I so want to make all of me ready and attentive and available to you.
Please help me to clarify and purify my intentions.
I have so many contradictory desires.
I get preoccupied with things that don't really matter or last.
I know that if I give you my heart,
whatever I do will follow my new heart.
In all that I am today, all that I try to do,
all my encounters, reflections - even the frustrations and failings
and especially in this time of prayer,
in all of this may I place my life in your hands.
Lord, I am yours. Make of me what you will. Amen.
Lord, you know me better than I know myself. Your Spirit pervades every moment of my life. Thank you for the grace and love you shower on me. Thank you for your constant, gentle invitation to let you into my life. Forgive me for the times I have refused that invitation, and closed myself off from you. Help me in the day to come, to recognise your presence in my life, to open myself to you, to let you work in me, to your greater glory. Amen.
Trying to pray like this, it may well happen that the mind begins to fill with questions and apparent distractions. How do I know that I am not deceiving myself? How do I know these words are true, that God really does communicate himself through them? Do I really have faith in God? These are valid questions, but for now let them wait. When a child is frightened in the night, mother goes and lifts the child and says, 'It's all right,' and the child gradually quietens. But if she has a prodigy on her hands who replies, 'But mother, what epistemological and metaphysical assumptions are you making in that statement and what empirical evidence can you adduce in support of your contention?' then mother really has a problem in her arms. In prayer we are like that impossible child if we refuse to listen to God until he has measured up to whatever criteria we may care to lay down. We communicate with him first with our hearts. The heart is not mindless: it has reasons, deeper than we can see at first with our conscious minds.

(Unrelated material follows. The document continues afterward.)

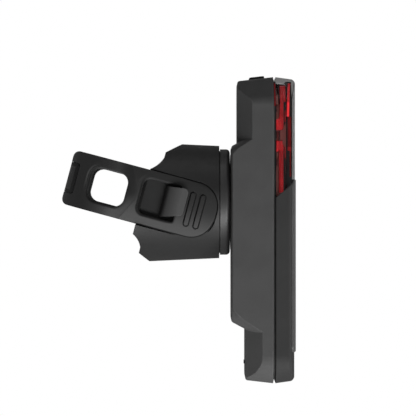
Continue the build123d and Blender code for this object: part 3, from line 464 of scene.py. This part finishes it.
# %% Red light guides
RED_DEEP = (0.26, 0.012, 0.015, 1.0)
RED_BRIGHT = (0.72, 0.030, 0.036, 1.0)
MAROON = (0.055, 0.016, 0.016, 1.0)
# Above this height the light's outline slants inward, and the guides follow it.
CORNER_START = 27.6
# Each pair is where a mask on the guides' sides begins and where it is full, in millimetres.
GUIDE_SIDE = (16.7, 16.9)
NECK_FOOT = (14.9, 15.2)
NECK_HEAD = (18.3, 18.6)
GUIDE_BORDER = (53.55, 53.7)


def red_guide(name, glow, painted_strips=(), depth=1.0, masked=False):
    """Red acrylic with a painted glow, painted light on edges, in streaks and in strips between
    two heights.
    """
    finish = Finish(name, Specular_IOR_Level=0.08, Emission_Strength=glow)
    rounded = finish.rounded(0.25)
    height = finish.axis("Z")
    streak = finish.grain(0.7, 2.0, stretch=(1, 1, 0.12)).clip(0.35, 0.7)
    # Painted light: edges, streaks and strips are tinted toward the bright red, which also glows.
    lit = finish.edge(rounded) * 0.4 + streak * 0.35
    for low, high, gain in painted_strips:
        below_end = 1 - height.clip_mm(high - 0.8, high + 0.3)
        lit = height.clip_mm(low - 0.3, low + 0.3) * below_end * gain + lit
    # A depth below one makes a darker copy, as painted shade.
    colour = lit.tint(share_of(RED_DEEP, depth), share_of(RED_BRIGHT, depth))
    if masked:
        reach = finish.axis("Y").size() + (height - CORNER_START * MM).above(0.0)
        side = reach.clip_mm(*GUIDE_SIDE)
        neck = side * height.clip_mm(*NECK_FOOT) * (1 - height.clip_mm(*NECK_HEAD))
        border = finish.axis("X").clip_mm(*GUIDE_BORDER) * side
        colour = border.tint(neck.tint(colour, MAROON), hue(0.012))
    finish.feed(Base_Color=colour, Emission_Color=colour, Roughness=0.3 + 0.12 * streak)
    finish.relief(streak, 0.006, rounded)
    return finish.material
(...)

Having left the questions aside for now, what do I do with all the other distractions which flood my mind? I may begin to wonder if I left the gas on, or remember an Email I forgot to send. If it is urgent, like the gas, the safest thing is to go and check. With matters that can wait, perhaps jot them down for later. Anything else which comes to mind, far from being a distraction, can become the substance of my prayer.
Imagine you see Jesus sitting close to you. In doing this you are putting your imagination at the service of your faith. Jesus isn't here in the way you are imagining him, but he certainly is here, and your imagination helps to make you aware of this. Now, speak to Jesus .... if no one is around, speak out in a soft voice .... Listen to what Jesus says to you in reply, or what you imagine him to say .... That is the difference between thinking and praying. When we think, we generally talk to ourselves. When we pray, we talk to God.
Anthony de Mello SJ, Sadhana pages 78-79
Saint Ignatius calls this conversation a 'colloquy', and says:
A colloquy is made, properly speaking, in the way one friend speaks to another, or a servant to one in authority - now begging a favour, now accusing oneself of some misdeed, now telling one's concerns and asking counsel about them. .... In the colloquies we ought to converse and beg according to the subject matter; that is, in accordance with whether I find myself tempted or consoled, desire to possess one virtue or another, or to dispose myself in one way or another, or to experience sorrow or joy over the matter I am contemplating. And finally I ought to ask for what I more earnestly desire in regard to some particular matters.